* Supplied records
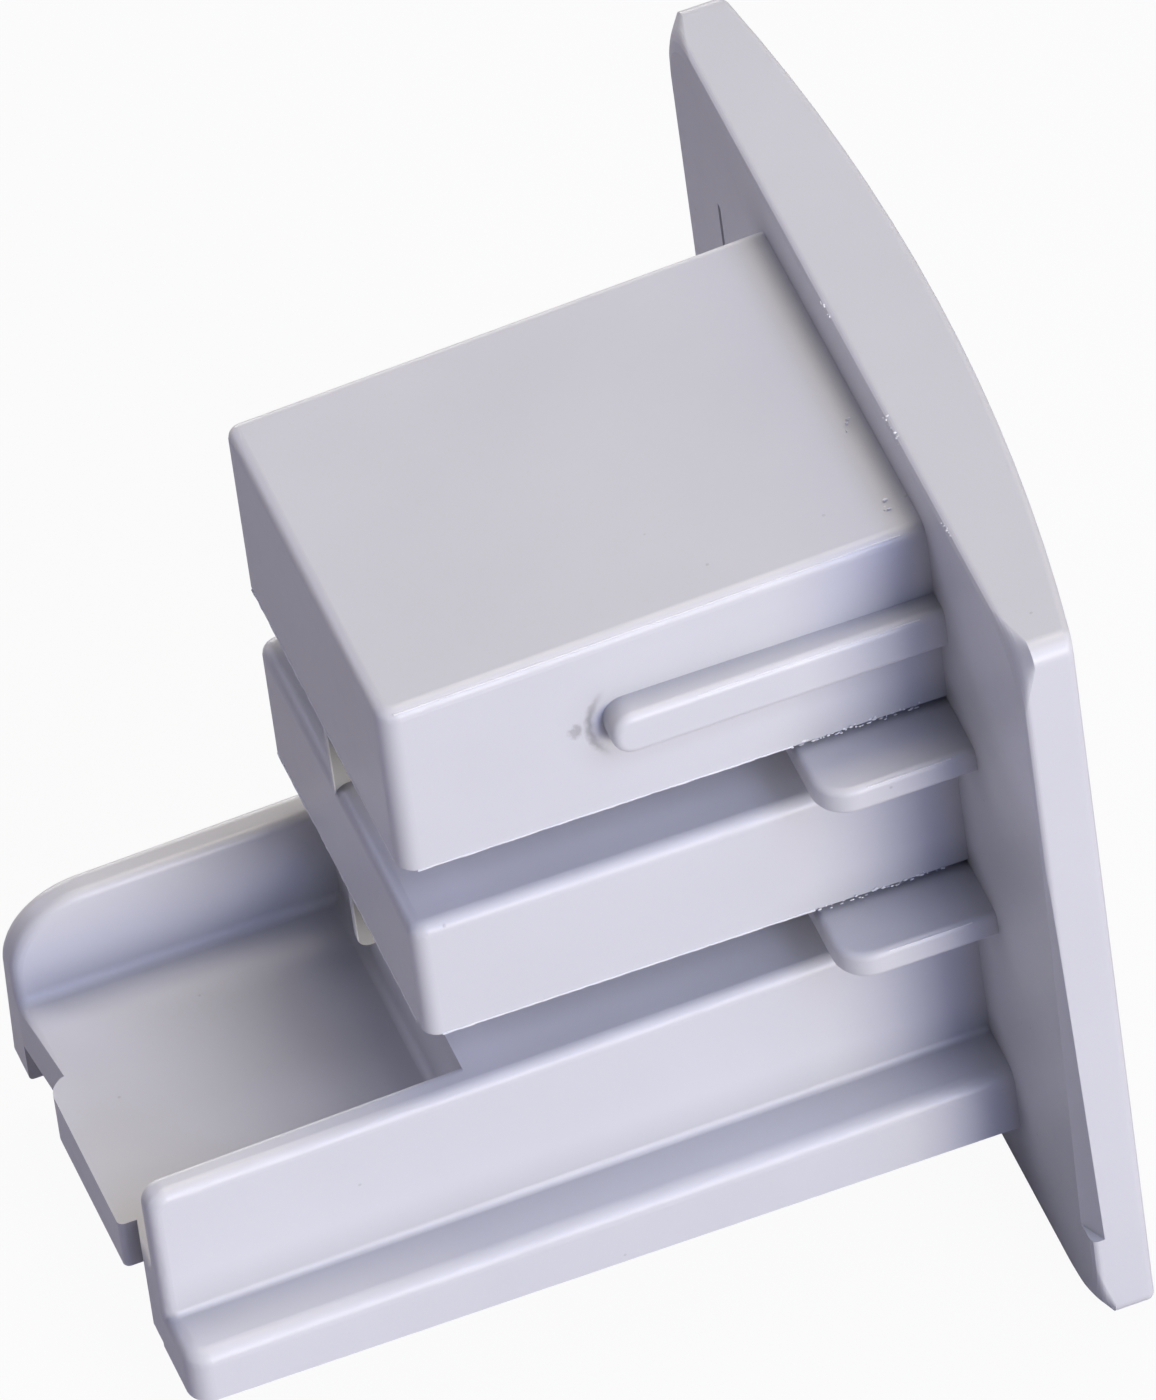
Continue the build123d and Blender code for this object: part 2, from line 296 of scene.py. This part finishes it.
# ---- node building ---------------------------------------------------------------

class Sum:
    """Number on a node socket that takes part in Python expressions."""

    def __init__(self, graph, socket):
        self.graph = graph
        self.socket = socket

    def maths(self, operation, *values, clamp=False):
        """The result of that operation on the values."""
        settings = {"operation": operation, "use_clamp": clamp}
        return self.graph.out("ShaderNodeMath", settings, dict(enumerate(values)))

    def __add__(self, other):
        return self.maths("ADD", self, other)

    __radd__ = __add__

    def __sub__(self, other):
        return self.maths("SUBTRACT", self, other)

    def __rsub__(self, other):
        return self.maths("SUBTRACT", other, self)

    def __mul__(self, other):
        return self.maths("MULTIPLY", self, other)

    __rmul__ = __mul__

    def __pow__(self, other):
        return self.maths("POWER", self, other)

    def __gt__(self, other):
        return self.maths("GREATER_THAN", self, other)

    def absolute(self):
        """The number without its sign."""
        return self.maths("ABSOLUTE", self)

    def clamped(self):
        """The number kept between 0 and 1."""
        return self.maths("ADD", self, 0.0, clamp=True)


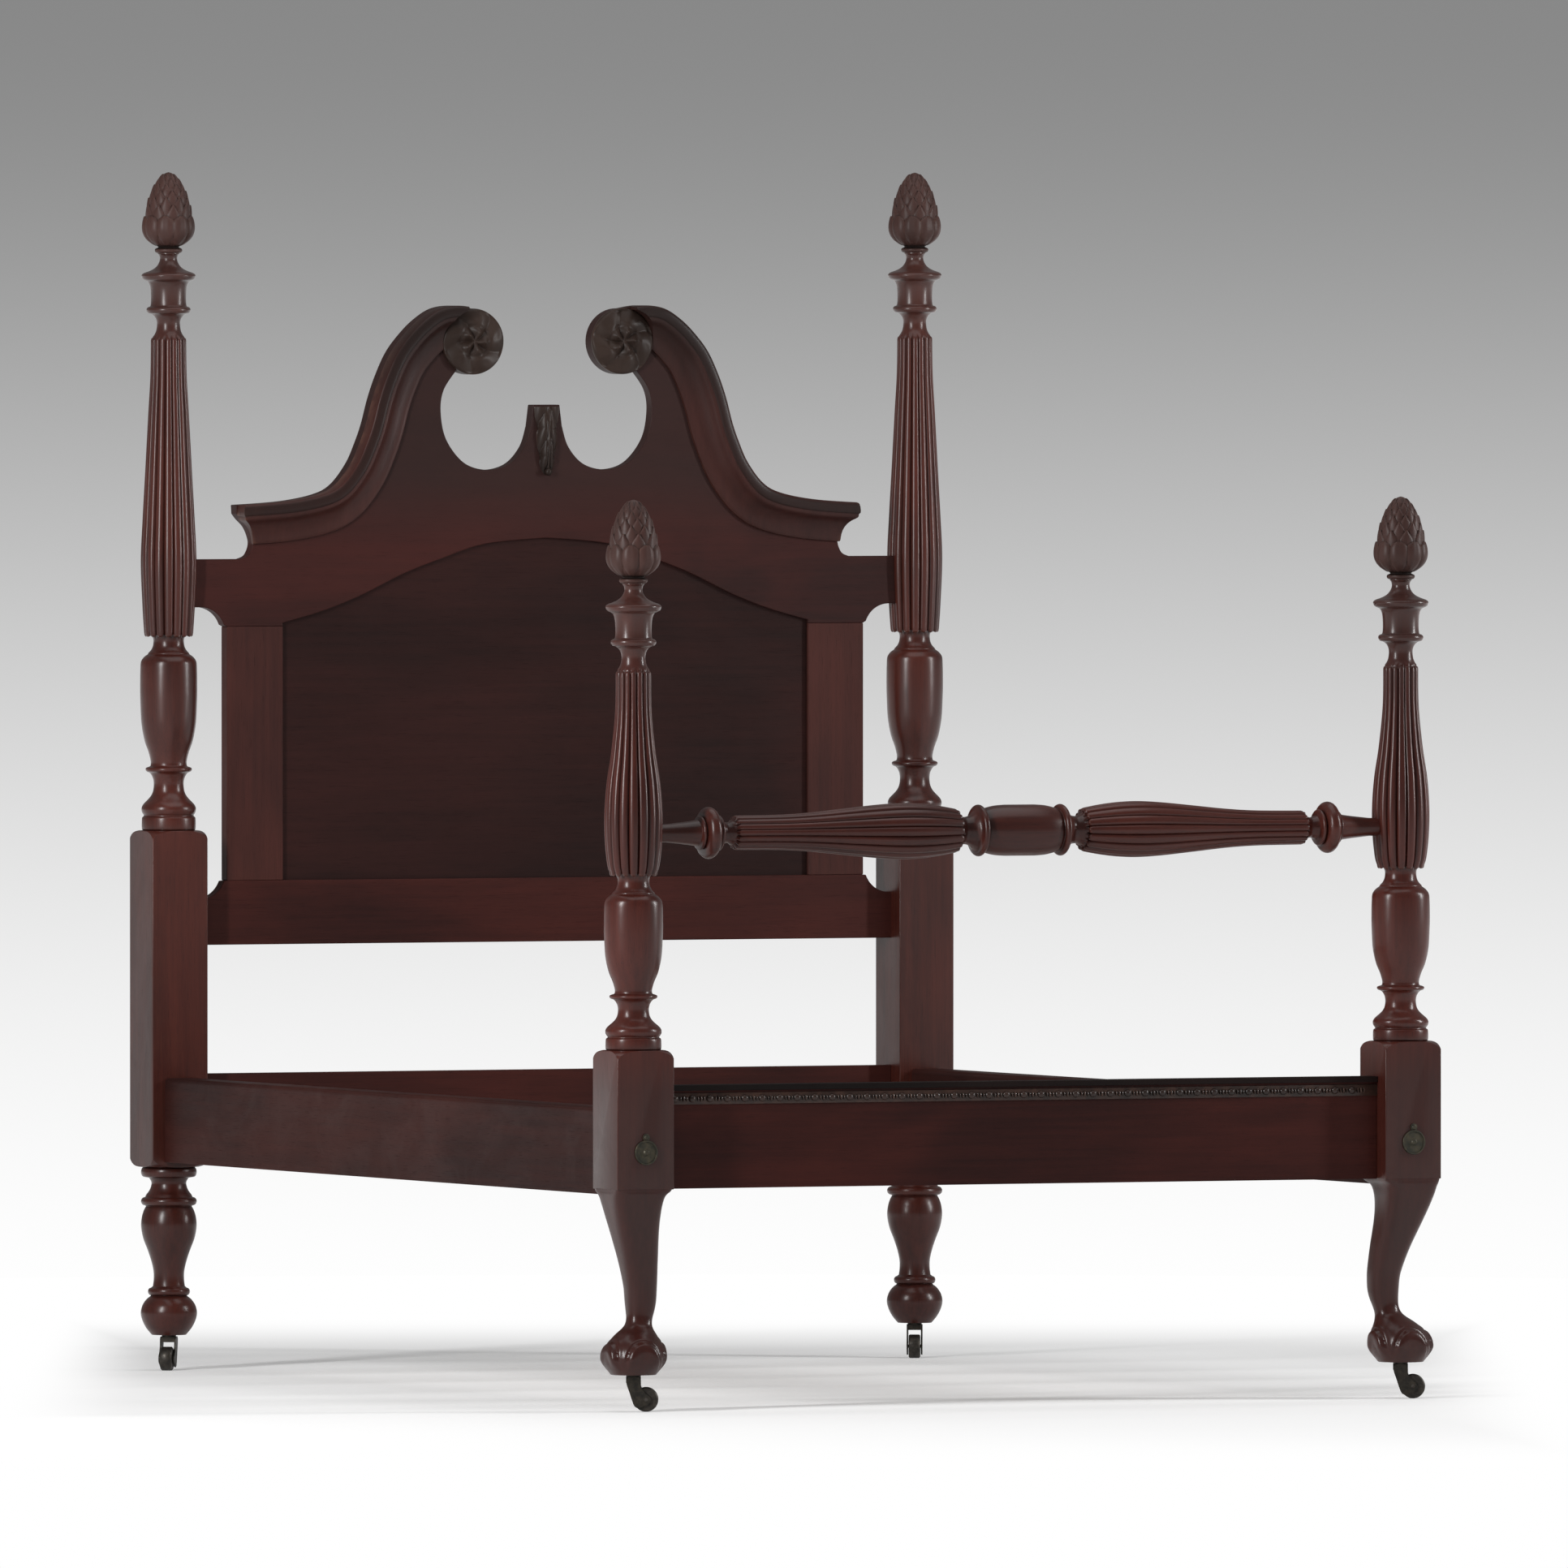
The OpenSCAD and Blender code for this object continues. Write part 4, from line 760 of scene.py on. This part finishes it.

* Objective
Starting at the first line of the records above, please copy each line exactly until you reach the line containing "self.socket = socket". Include that line and stop there.

* Task solution
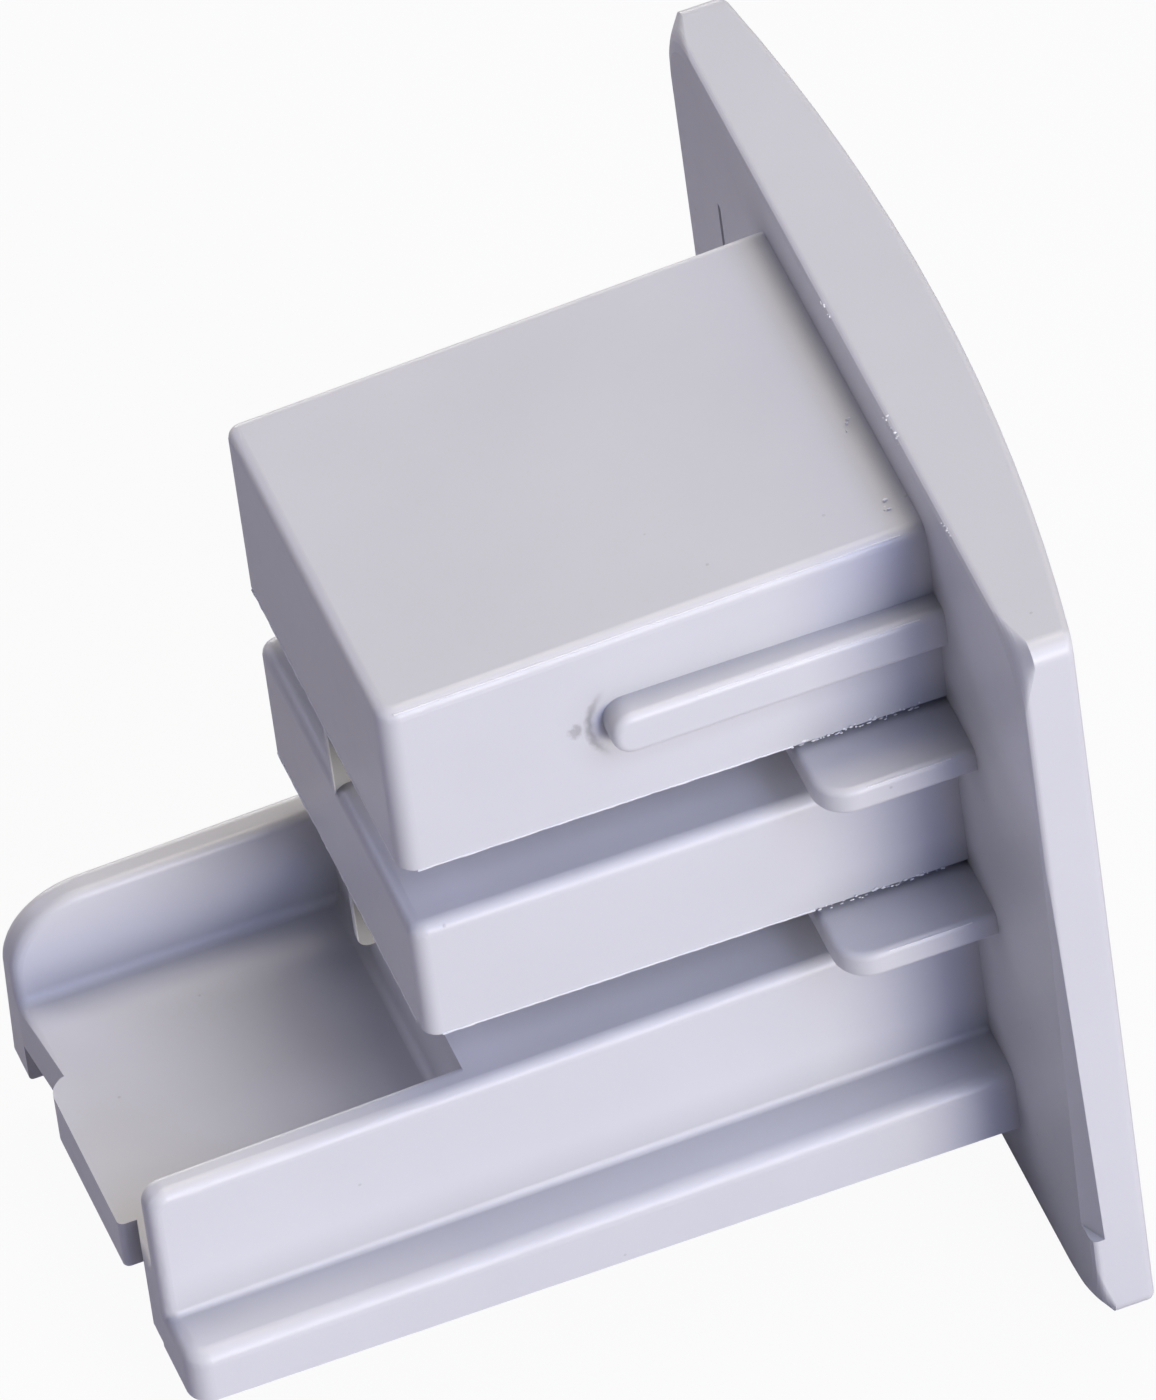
Continue the build123d and Blender code for this object: part 2, from line 296 of scene.py. This part finishes it.
# ---- node building ---------------------------------------------------------------

class Sum:
    """Number on a node socket that takes part in Python expressions."""

    def __init__(self, graph, socket):
        self.graph = graph
        self.socket = socket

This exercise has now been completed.